-- begin Record excerpts --
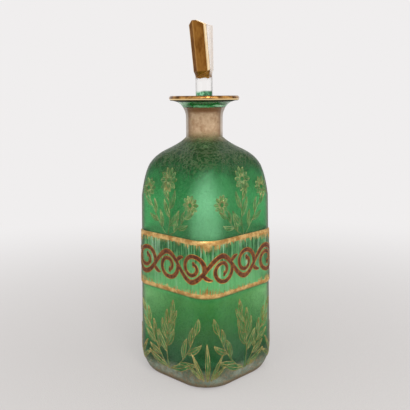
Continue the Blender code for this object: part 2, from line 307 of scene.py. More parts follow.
class Finish:
    """A material, or the world, in the making, which ends in one surface shader."""

    def __init__(self, name, kind="Material"):
        self.kind = kind
        self.made = (bpy.data.worlds if kind == "World" else bpy.data.materials).new(name)
        self.made.use_nodes = True
        self.tree = self.made.node_tree
        self.tree.nodes.clear()

    def node(self, kind, settings, inputs, output=0):
        """Adds a node: its settings first, then each input as a wire or a plain value. A plain colour is
        red, green and blue from 0 to 255 on a screen, and is stored as linear light."""
        node = self.tree.nodes.new("ShaderNode" + kind)
        for key, value in settings.items():
            setattr(node, key, value)
        for key, value in inputs.items():
            socket = node.inputs[key]
            if isinstance(value, Wire):
                self.tree.links.new(value.socket, socket)
            elif socket.type == "RGBA":
                screen = np.array(value) / 255
                linear = np.where(screen <= 0.04045, screen / 12.92, ((screen + 0.055) / 1.055) ** 2.4)
                socket.default_value = (*linear.tolist(), 1.0)
            else:
                socket.default_value = value
        return Wire(self, node.outputs[output] if node.outputs else None)

    def place(self, upright=1.0, moved=(0.0, 0.0, 0.0)):
        """The object's own coordinates in metres, scaled along the height and then moved."""
        own = self.node("TexCoord", {}, {}, "Object")
        return self.node("Mapping", {}, {0: own, "Scale": (1.0, 1.0, upright), "Location": moved})

    def height(self):
        """The height above the foot, in metres."""
        return self.node("SeparateXYZ", {}, {0: self.place()}, "Z")

    def along(self, direction, place=None):
        """How far a place lies along a direction: the sum of the products of their parts."""
        inputs = {0: place or self.place(), 1: direction}
        return self.node("VectorMath", {"operation": "DOT_PRODUCT"}, inputs, "Value")

    def facing(self):
        """0 where the surface faces the eye and 1 where it is seen edge-on."""
        return self.node("LayerWeight", {}, {"Blend": 0.5}, "Facing")

    def noise(self, scale, detail=3.0, upright=1.0, moved=(0.0, 0.0, 0.0), roughness=0.55):
        """Cloudy noise from 0 to 1, with a number of clouds to the metre."""
        place = self.place(upright, moved)
        inputs = {"Vector": place, "Scale": scale, "Detail": detail, "Roughness": roughness}
        return self.node("TexNoise", {}, inputs)

    def blend(self, first, second, factor):
        """A colour between two colours."""
        return self.node("Mix", {"data_type": "RGBA"}, {0: factor, 6: first, 7: second}, 2)

    def bump(self, relief, depth):
        """A normal from a relief of 0 to 1 that is depth metres deep."""
        return self.node("Bump", {}, {"Strength": 1.0, "Distance": depth, "Height": relief})

    def surface(self, colour, roughness, **sockets):
        """A Principled surface: its colour, its roughness and its other sockets by name."""
        inputs = {"Base Color": colour, "Roughness": roughness}
        for key, value in sockets.items():
            inputs[key.replace("_", " ").title().replace("Ior", "IOR")] = value
        return self.node("BsdfPrincipled", {}, inputs)

    def layered(self, under, over, factor):
        """One surface shader over another, as a mask says."""
        return self.node("MixShader", {}, {0: factor, 1: under, 2: over})

    def done(self, shader):
        """Ends the material in a shader and returns it."""
        self.node("Output" + self.kind, {}, {"Surface": shader})
        return self.made


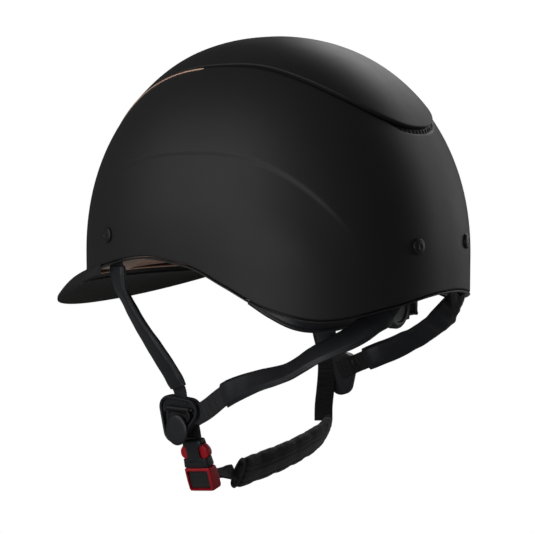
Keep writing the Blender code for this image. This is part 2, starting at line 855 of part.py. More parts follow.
-- end Record excerpts --
The lines from the top of the data above down to the line containing "self.tree.nodes.clear()" are to be copied exactly; no other line should appear.

Finished answer:
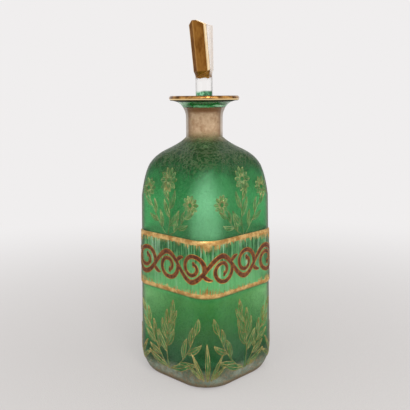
Continue the Blender code for this object: part 2, from line 307 of scene.py. More parts follow.
class Finish:
    """A material, or the world, in the making, which ends in one surface shader."""

    def __init__(self, name, kind="Material"):
        self.kind = kind
        self.made = (bpy.data.worlds if kind == "World" else bpy.data.materials).new(name)
        self.made.use_nodes = True
        self.tree = self.made.node_tree
        self.tree.nodes.clear()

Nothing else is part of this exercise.